## RECORDS TO PROCESS
<<<<

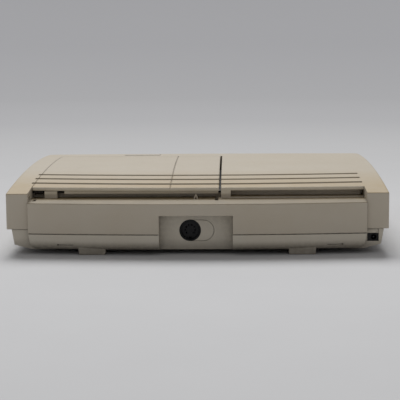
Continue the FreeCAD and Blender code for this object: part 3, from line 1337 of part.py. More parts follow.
def make_chassis():
    """Sheet metal deck with tabs that hold the sled's rails."""
    low = CHASSIS_TOP_Z - CHASSIS_T
    plate = box(DISC_X - CHASSIS_HALF, DISC_X + CHASSIS_HALF, CHASSIS_FRONT_Y, CHASSIS_REAR_Y,
                low, CHASSIS_TOP_Z)
    corners = edges_near(plate, lambda c, e: abs(e.BoundBox.ZLength - CHASSIS_T) < 0.01)
    plate = plate.makeFillet(CHASSIS_CORNER_R, corners)
    tab_low = RAIL_Z - SLED_RAIL_R - TAB_BELOW_RAIL
    half = SLED_HALF + TAB_RIM
    tabs = [box(DISC_X - half, DISC_X + half, CHASSIS_FRONT_Y, CHASSIS_FRONT_Y + CHASSIS_T,
                tab_low, low + TAB_BITE)]
    for side in (-1, 1):
        x = DISC_X + side * RAIL_X
        tabs.append(box(x - TAB_HALF, x + TAB_HALF, SLED_RAIL_REAR_Y - CHASSIS_T, SLED_RAIL_REAR_Y,
                        tab_low, low + TAB_BITE))
    deck = join([plate] + tabs)
    half = PICKUP_SLOT_HALF + CHASSIS_SLOT_RIM
    rear = LENS_Y + TURRET_R + CHASSIS_SLOT_RIM
    cuts = [box(DISC_X - half, DISC_X + half, CHASSIS_FRONT_Y + CHASSIS_SLOT_IN, rear, 0, HUGE / 4)]
    cuts.append(rod_z(TABLE_BOSS_R + 1, DISC_X, DISC_Y, 0, HUGE / 4))
    for side in (-1, 1):
        x = DISC_X + side * RAIL_X
        cuts.append(rod_y(SLED_RAIL_R, x, RAIL_Z, CHASSIS_FRONT_Y - 1, SLED_RAIL_REAR_Y + 1))
    for x, y in hub_places():
        cuts.append(rod_z(SCREW_R + SLIDE_GAP, x, y, 0, HUGE / 4))
    cuts.append(rod_z(POST_PIN_R, GEAR_X, GEAR_Y, 0, HUGE / 4))
    cuts.append(rod_z(SLED_SHAFT_HOLE, GEAR_X, PINION_Y, 0, HUGE / 4))
    return carve(deck, cuts)


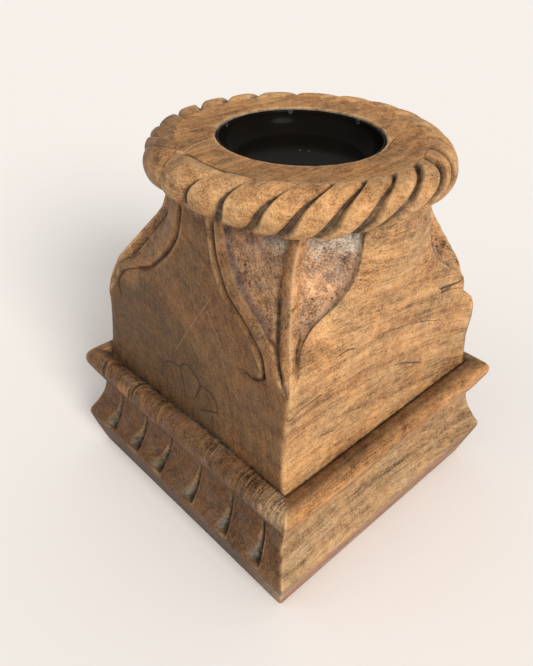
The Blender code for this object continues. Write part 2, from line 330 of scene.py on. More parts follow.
sideStyle = [
    # carved or not, columns, then crest, edge and groove of the half towards each end
    (False, (30, 9, 15, 7), ("crestPlain", "edgeFrontRight", None), ("crestRight", "edgeRight", None)),
    (False, (12, 5, 9, 5), ("crestRight", "edgeFrontRight", None), ("crestPlain", "edgeFrontRight", None)),
    (False, (12, 5, 9, 5), ("crestPlain", "edgeFrontRight", None), ("crestLeft", "edgeFrontRight", None)),
    (True, (22, 22, 16, 7), ("crestLeft", "edgeLeft", "grooveLeft"),
     ("crestPlain", "edgeFrontLeft", "grooveFrontLeft")),
]


def leafPatch(z):
    # all four sides of the die and leaves as one closed ring of columns for each height; the axis
    # moves over to the neck's own middle as it rises
    points, masks, sides = [], [], []
    for side, (carved, counts, low, high) in enumerate(sideStyle):
        place = sideColumns(*counts)
        for style, sign, order in ((low, -1, slice(None, 0, -1)), (high, 1, slice(None, -1))):
            out, along, *found = (grid[:, order] for grid in halfSide(place, z, carved, *style))
            points.append(onSide(side, out, along * sign, z[:, None]))
            masks.append(np.stack(found, -1))
            sides.append(np.full(out.shape[1], side))
    points = np.concatenate(points, 1)
    share = ease(z, block["shiftFrom"], block["neckHeight"] - block["shiftFrom"])
    points[..., :2] += np.array(block["topShift"]) * share[:, None, None]
    return points, np.concatenate(masks, 1), np.concatenate(sides)


plinth = {
    "columns": (96, 60, 60, 156),          # +X, +Y, -X and -Y sides
    # roundness of the upright edges: front, right, back and left
    "cornerRound": (0.0018, 0.0014, 0.0035, 0.0018),
    "waistHalf": 0.1066, "waistHeight": 0.0690, "cymaPower": 1.9,
    "lipHalf": 0.1086, "lipHeight": 0.0712, "noseCentre": 0.1037, "noseHeight": 0.09024,
    "noseRadius": 0.0128, "crownRise": 0.0114, "junctionHalf": 0.1016, "junctionHeight": 0.0995,
    # petal cuts: places of top and foot in millimetres, then their sizes
    "cuts": ((-82, -83), (-47, -50), (-14, -19), (21, 21), (55.5, 60), (87, 94)),
    "cutTopHeight": 0.0702, "cutFootHeight": 0.0362, "cutDepth": 0.0074, "cutLeast": 0.0012,
    "rampWidth": 0.0135, "rampLeast": 0.0013, "wallWidth": 0.0022, "wallLeast": 0.0009,
    # coarse tool marks on the carved side's nosing: place, half width in millimetres, strength
    "chatter": ((-84, 16, 0.9), (-52, 15, 1.0), (-22, 8, 0.5), (38, 7, 0.9), (74, 20, 0.75), (104, 8, 0.5)),
}


def plinthProfile():
    # half width and height from the foot up: chamfer, soft arris, cyma, lip, bevelled nosing
    # with a round nose, and the joint with the die
    foot = np.array([block["footHalf"], 0.0])
    arris = np.array([block["arrisHalf"] + 0.0006, block["arrisHeight"]])
    rise = np.linspace(0, 1, 27)[:, None]
    flare = (arris[0] - plinth["waistHalf"]) * (1 - rise) ** plinth["cymaPower"]
    cyma = np.hstack([plinth["waistHalf"] + flare, arris[1] + (plinth["waistHeight"] - arris[1]) * rise])
    before, after = arris + (foot - arris) * 0.13, cyma[3]
    t = np.linspace(0, 1, 8)[:, None]
    softArris = (1 - t) ** 2 * before + 2 * t * (1 - t) * arris + t ** 2 * after
    chamfer = foot + (before - foot) * np.linspace(0, 1, 6)[:-1, None]
    lip = np.array([plinth["lipHalf"], plinth["lipHeight"]])
    angle = np.radians(np.linspace(-20, 86, 18))
    up = np.where(angle > 0, plinth["crownRise"], plinth["noseRadius"])
    nose = np.stack([plinth["noseCentre"] + plinth["noseRadius"] * np.cos(angle),
                     plinth["noseHeight"] + up * np.sin(angle)], -1)
    bevel = lip + (nose[0] - lip) * np.linspace(0, 1, 7)[:-1, None]
    joint = np.array([plinth["junctionHalf"], plinth["junctionHeight"]])
    return np.concatenate([chamfer, softArris, cyma[4:], bevel, nose, [joint + (0.0008, 0.0010), joint]])


def petalFall(z):
    # 0 at the top of the petal cuts, 1 at their foot
    return np.clip((plinth["cutTopHeight"] - z) / (plinth["cutTopHeight"] - plinth["cutFootHeight"]), 0, 1)


def petalLean(z):
    # share of each cut's lean reached at a height, fading out again below the arris
    return petalFall(z) * ease(z, 0.012, 0.02)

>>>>

## TASK
Exactly the lines from the line containing "The Blender code" to the line containing "return points, np.concatenate(masks, 1), np.concatenate(sides)", both included, are to be set down; no other line belongs in the answer.

## CORRECT RESPONSE
The Blender code for this object continues. Write part 2, from line 330 of scene.py on. More parts follow.
sideStyle = [
    # carved or not, columns, then crest, edge and groove of the half towards each end
    (False, (30, 9, 15, 7), ("crestPlain", "edgeFrontRight", None), ("crestRight", "edgeRight", None)),
    (False, (12, 5, 9, 5), ("crestRight", "edgeFrontRight", None), ("crestPlain", "edgeFrontRight", None)),
    (False, (12, 5, 9, 5), ("crestPlain", "edgeFrontRight", None), ("crestLeft", "edgeFrontRight", None)),
    (True, (22, 22, 16, 7), ("crestLeft", "edgeLeft", "grooveLeft"),
     ("crestPlain", "edgeFrontLeft", "grooveFrontLeft")),
]


def leafPatch(z):
    # all four sides of the die and leaves as one closed ring of columns for each height; the axis
    # moves over to the neck's own middle as it rises
    points, masks, sides = [], [], []
    for side, (carved, counts, low, high) in enumerate(sideStyle):
        place = sideColumns(*counts)
        for style, sign, order in ((low, -1, slice(None, 0, -1)), (high, 1, slice(None, -1))):
            out, along, *found = (grid[:, order] for grid in halfSide(place, z, carved, *style))
            points.append(onSide(side, out, along * sign, z[:, None]))
            masks.append(np.stack(found, -1))
            sides.append(np.full(out.shape[1], side))
    points = np.concatenate(points, 1)
    share = ease(z, block["shiftFrom"], block["neckHeight"] - block["shiftFrom"])
    points[..., :2] += np.array(block["topShift"]) * share[:, None, None]
    return points, np.concatenate(masks, 1), np.concatenate(sides)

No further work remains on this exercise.